— Begin Data lines —

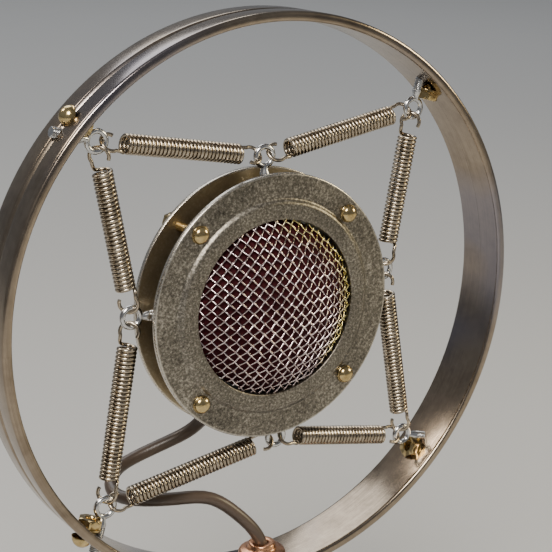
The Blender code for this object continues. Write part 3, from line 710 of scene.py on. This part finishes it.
def grilleLines(settings):
    quarter, reach, radius = netPoints(settings)
    fine, lines = settings["fine"], []
    centre = settings["baseHeight"] + settings["rise"] - radius
    turn = Matrix.Rotation(pi / 4, 3, "Z")
    for family in (0, 1):
        for row in range(-(reach // fine) * fine, reach + 1, fine):
            line = []
            for along in range(-reach, reach + 1):
                i, j = (along, row) if family == 0 else (row, along)
                point = quarter[abs(i), abs(j)].copy()
                point.x *= -1 if i < 0 else 1
                point.y *= -1 if j < 0 else 1
                wave = cos(pi * along / fine + pi * row / fine) * (1 if family == 0 else -1)
                point = turn @ point * (radius + wave * settings["wire"] * 0.98)
                point.z += centre
                if sqrt(point.x**2 + point.y**2) <= settings["trim"] and point.z > 0.003:
                    line.append(point)
            if len(line) > 3:
                lines.append(line)
    return lines


def addGrilles(settings):
    lines = grilleLines(settings)
    for name, facing in (("front", Matrix()), ("rear", Matrix.Rotation(pi, 4, "Y"))):
        mesh = wire(name + "Grille", lines, settings["wire"], settings["sides"], meshWire, standUp @ facing)
        keep(mesh, "capsule", meshWire, name + "_grille")
    radius = (settings["base"] ** 2 + settings["rise"] ** 2) / (2 * settings["rise"])
    centre = settings["baseHeight"] + settings["rise"] - radius
    dome, edge = radius - settings["clothDrop"], settings["clothRadius"]
    arc = [0.66 * i / 24 for i in range(25)]
    outline = [(dome * sin(a), centre + dome * cos(a)) for a in arc if dome * sin(a) < edge]
    outline.append((edge, settings["clothFoot"]))
    shell = outline + [(r * 0.985, h - settings["clothWall"]) for r, h in reversed(outline)]
    for name, facing in (("front", Matrix()), ("rear", Matrix.Rotation(pi, 4, "X"))):
        cloth = turned(name + "Cloth", shell, 96, innerCloth, standUp @ facing)
        keep(cloth, "capsule", innerCloth, name + "_cloth")


# Plate screws: polished domes in front, plain shanks between the plates and nuts behind
screwSettings = {"circle": 0.0340, "shank": 0.0014, "head": 0.0026, "headHeight": 0.0021, "tail": 0.0036}


def addPlateScrews(settings):
    front = abs(plateHigh.y) + plateSettings["thickness"]
    head, height = settings["head"], settings["headHeight"]
    outline = [(0, front + height)]
    for i in range(1, 9):
        a = (pi / 2) * i / 8
        outline.append((head * 0.96 * sin(a), front + 0.0005 + (height - 0.0005) * cos(a)))
    shank, tail = settings["shank"], -front - settings["tail"]
    outline += [(head, front + 0.0004), (head, front + 0.0001), (shank, front + 0.0001), (shank, tail + 0.0002),
                (shank - 0.0003, tail), (0, tail)]
    screws = fourRound("plateScrews", turnedMesh(outline, 40), settings["circle"], diagonal, brass)
    keep(screws, "capsule", brass, *(f"plate_screw_{i}" for i in range(1, 5)))
    nut = nutMesh({**nutSettings, "bore": shank})
    nut.transform(Matrix.Translation((0, 0, -front - 0.0002)) @ Matrix.Rotation(-pi / 2, 4, "Y"))
    nuts = fourRound("plateNuts", nut, settings["circle"], diagonal, brass)
    keep(nuts, "capsule", brass, *(f"plate_nut_{i}" for i in range(1, 5)))


# Springs: one wire each, close wound, with an open hook through an eye at both ends
springSettings = {"wire": 0.00052, "coil": 0.00235, "barrel": 0.0081, "pitch": 0.00115, "hook": 0.0026, "tip": 0.00145,
                  "turned": 42, "hookOpens": 62, "bendTurns": 58, "held": 0.006, "perTurn": 20, "sides": 10}


def springLine(span, side, settings):
    coil, barrel, hook = settings["coil"], settings["barrel"], settings["hook"]
    lean = radians(settings["turned"]) * side
    centre = settings["tip"] + hook
    opens, bendTurns = settings["hookOpens"], radians(settings["bendTurns"])
    end = []
    for i in range(25):
        # From the open end, round the tip, to where it meets the coil
        a = radians(360 - opens - i * (360 - 2 * opens) / 24)
        end.append((centre + hook * cos(a), hook * sin(a)))
    # In the hook's own plane: x along the spring, then a distance from the axis and the turn about it
    left = [(x, w * cos(lean), w * sin(lean)) for x, w in end]
    startTurn = lean + bendTurns
    bend = []
    x0, w0 = end[-1]
    for i in range(1, 8):
        t = i / 8
        smooth = t * t * (3 - 2 * t)
        away = w0 + (coil - w0) * smooth
        turn = lean + (startTurn - lean) * t * t
        bend.append((x0 + (barrel - x0) * (1 - (1 - t) ** 2), away * cos(turn), away * sin(turn)))
    left += bend
    turns = round((span - 2 * barrel) / settings["pitch"])
    count = turns * settings["perTurn"]
    # The coil ends so that the second hook lies in the same plane as the first
    total = 2 * pi * turns - 2 * bendTurns + pi
    wound = []
    for i in range(count + 1):
        t = i / count
        turn = startTurn + total * t
        wound.append((barrel + (span - 2 * barrel) * t, coil * cos(turn), coil * sin(turn)))
    # The far end is the near end turned half a turn about the upright of the hook's plane
    flip = Matrix.Rotation(lean, 3, "X") @ Matrix.Rotation(pi, 3, "Z") @ Matrix.Rotation(-lean, 3, "X")
    right = [flip @ Vector(p) + Vector((span, 0, 0)) for p in reversed(left)]
    return [Vector(p) for p in left + wound] + right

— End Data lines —

_Exercise directions:_ Word for word, quote all of the data above.

_Finished answer:_
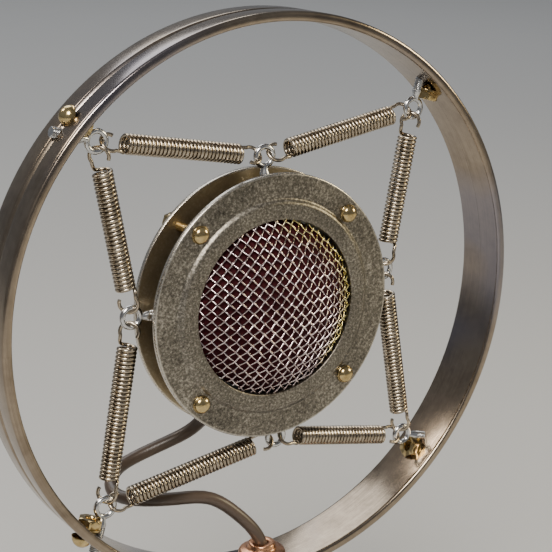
The Blender code for this object continues. Write part 3, from line 710 of scene.py on. This part finishes it.
def grilleLines(settings):
    quarter, reach, radius = netPoints(settings)
    fine, lines = settings["fine"], []
    centre = settings["baseHeight"] + settings["rise"] - radius
    turn = Matrix.Rotation(pi / 4, 3, "Z")
    for family in (0, 1):
        for row in range(-(reach // fine) * fine, reach + 1, fine):
            line = []
            for along in range(-reach, reach + 1):
                i, j = (along, row) if family == 0 else (row, along)
                point = quarter[abs(i), abs(j)].copy()
                point.x *= -1 if i < 0 else 1
                point.y *= -1 if j < 0 else 1
                wave = cos(pi * along / fine + pi * row / fine) * (1 if family == 0 else -1)
                point = turn @ point * (radius + wave * settings["wire"] * 0.98)
                point.z += centre
                if sqrt(point.x**2 + point.y**2) <= settings["trim"] and point.z > 0.003:
                    line.append(point)
            if len(line) > 3:
                lines.append(line)
    return lines


def addGrilles(settings):
    lines = grilleLines(settings)
    for name, facing in (("front", Matrix()), ("rear", Matrix.Rotation(pi, 4, "Y"))):
        mesh = wire(name + "Grille", lines, settings["wire"], settings["sides"], meshWire, standUp @ facing)
        keep(mesh, "capsule", meshWire, name + "_grille")
    radius = (settings["base"] ** 2 + settings["rise"] ** 2) / (2 * settings["rise"])
    centre = settings["baseHeight"] + settings["rise"] - radius
    dome, edge = radius - settings["clothDrop"], settings["clothRadius"]
    arc = [0.66 * i / 24 for i in range(25)]
    outline = [(dome * sin(a), centre + dome * cos(a)) for a in arc if dome * sin(a) < edge]
    outline.append((edge, settings["clothFoot"]))
    shell = outline + [(r * 0.985, h - settings["clothWall"]) for r, h in reversed(outline)]
    for name, facing in (("front", Matrix()), ("rear", Matrix.Rotation(pi, 4, "X"))):
        cloth = turned(name + "Cloth", shell, 96, innerCloth, standUp @ facing)
        keep(cloth, "capsule", innerCloth, name + "_cloth")


# Plate screws: polished domes in front, plain shanks between the plates and nuts behind
screwSettings = {"circle": 0.0340, "shank": 0.0014, "head": 0.0026, "headHeight": 0.0021, "tail": 0.0036}


def addPlateScrews(settings):
    front = abs(plateHigh.y) + plateSettings["thickness"]
    head, height = settings["head"], settings["headHeight"]
    outline = [(0, front + height)]
    for i in range(1, 9):
        a = (pi / 2) * i / 8
        outline.append((head * 0.96 * sin(a), front + 0.0005 + (height - 0.0005) * cos(a)))
    shank, tail = settings["shank"], -front - settings["tail"]
    outline += [(head, front + 0.0004), (head, front + 0.0001), (shank, front + 0.0001), (shank, tail + 0.0002),
                (shank - 0.0003, tail), (0, tail)]
    screws = fourRound("plateScrews", turnedMesh(outline, 40), settings["circle"], diagonal, brass)
    keep(screws, "capsule", brass, *(f"plate_screw_{i}" for i in range(1, 5)))
    nut = nutMesh({**nutSettings, "bore": shank})
    nut.transform(Matrix.Translation((0, 0, -front - 0.0002)) @ Matrix.Rotation(-pi / 2, 4, "Y"))
    nuts = fourRound("plateNuts", nut, settings["circle"], diagonal, brass)
    keep(nuts, "capsule", brass, *(f"plate_nut_{i}" for i in range(1, 5)))


# Springs: one wire each, close wound, with an open hook through an eye at both ends
springSettings = {"wire": 0.00052, "coil": 0.00235, "barrel": 0.0081, "pitch": 0.00115, "hook": 0.0026, "tip": 0.00145,
                  "turned": 42, "hookOpens": 62, "bendTurns": 58, "held": 0.006, "perTurn": 20, "sides": 10}


def springLine(span, side, settings):
    coil, barrel, hook = settings["coil"], settings["barrel"], settings["hook"]
    lean = radians(settings["turned"]) * side
    centre = settings["tip"] + hook
    opens, bendTurns = settings["hookOpens"], radians(settings["bendTurns"])
    end = []
    for i in range(25):
        # From the open end, round the tip, to where it meets the coil
        a = radians(360 - opens - i * (360 - 2 * opens) / 24)
        end.append((centre + hook * cos(a), hook * sin(a)))
    # In the hook's own plane: x along the spring, then a distance from the axis and the turn about it
    left = [(x, w * cos(lean), w * sin(lean)) for x, w in end]
    startTurn = lean + bendTurns
    bend = []
    x0, w0 = end[-1]
    for i in range(1, 8):
        t = i / 8
        smooth = t * t * (3 - 2 * t)
        away = w0 + (coil - w0) * smooth
        turn = lean + (startTurn - lean) * t * t
        bend.append((x0 + (barrel - x0) * (1 - (1 - t) ** 2), away * cos(turn), away * sin(turn)))
    left += bend
    turns = round((span - 2 * barrel) / settings["pitch"])
    count = turns * settings["perTurn"]
    # The coil ends so that the second hook lies in the same plane as the first
    total = 2 * pi * turns - 2 * bendTurns + pi
    wound = []
    for i in range(count + 1):
        t = i / count
        turn = startTurn + total * t
        wound.append((barrel + (span - 2 * barrel) * t, coil * cos(turn), coil * sin(turn)))
    # The far end is the near end turned half a turn about the upright of the hook's plane
    flip = Matrix.Rotation(lean, 3, "X") @ Matrix.Rotation(pi, 3, "Z") @ Matrix.Rotation(-lean, 3, "X")
    right = [flip @ Vector(p) + Vector((span, 0, 0)) for p in reversed(left)]
    return [Vector(p) for p in left + wound] + right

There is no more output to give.